5. “Summer league” teams in the PDL and NPSL get more interesting competition.
6. Pro/rel fans get to see pro/rel leagues. Maybe it’ll open the door for national pro/rel down the road, maybe not.
Five weeks doesn’t give us a lot of time, so we’re probably talking about four teams playing a double round-robin or maybe seven teams playing a single round-robin.
A couple of sample leagues with the initial divisional setup (based mostly on last year’s standings, so I haven’t verified to see if all these clubs … you know … still exist):
TEXAS/OKLAHOMA LEAGUE
Division 1: Dallas (MLS), Houston (MLS), San Antonio (NASL), Oklahoma City (USL)
Division 2: Austin (PDL), Laredo (PDL), Tulsa (NPSL), Oklahoma City (NPSL)
Division 3: Corinthians San Antonio (NPSL), Dallas City (NPSL), Midland/Odessa (PDL), Houston Dutch Lions (PDL)
Division 4: NTX Rayados (USASA), Liverpool Warriors (NPSL), Fort Worth (NPSL), Houston Regals SCA (NPSL)
CASCADIA LEAGUE
Division 1: Portland (MLS), Seattle (MLS), Vancouver (MLS), Edmonton (NASL)
Division 2: Kitsap (PDL), Victoria (PDL), Washington (PDL), Tacoma (NPSL)
Division 3: North Sound (PDL), Spartans (NPSL), Khalsa (PCSL), USASA team
MID-ATLANTIC LEAGUE
Division 1: D.C. United (MLS), Philadelphia (MLS), Carolina (NASL), Richmond (USL)
Division 2: Harrisburg (USL), Baltimore (PDL), Reading (PDL), Carolina (PDL)
Division 3: King’s Warriors (PDL), Gate City (NPSL), Virginia Beach (NPSL), Maryland Bays (USASA)

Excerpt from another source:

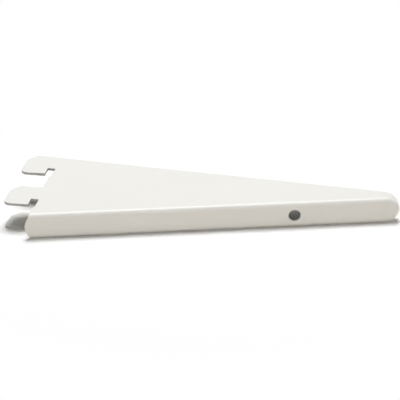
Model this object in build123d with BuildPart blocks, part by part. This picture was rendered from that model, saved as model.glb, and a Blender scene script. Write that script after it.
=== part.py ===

I’m not sure about including reserve teams here, given the already-weakened senior squads. If they play, I’d limit them to Division 3 or lower.
Within a couple of years, maybe we’d see some amateur teams establish themselves in D2. Maybe an MLS coach will be grousing about relegation to D2, and we’ll all yell at that guy to win a few games and get back up.
Maybe it’s a crazy idea. But if there’s a negative other than giving up a couple of MLS games when the teams are missing their internationals, I don’t see it.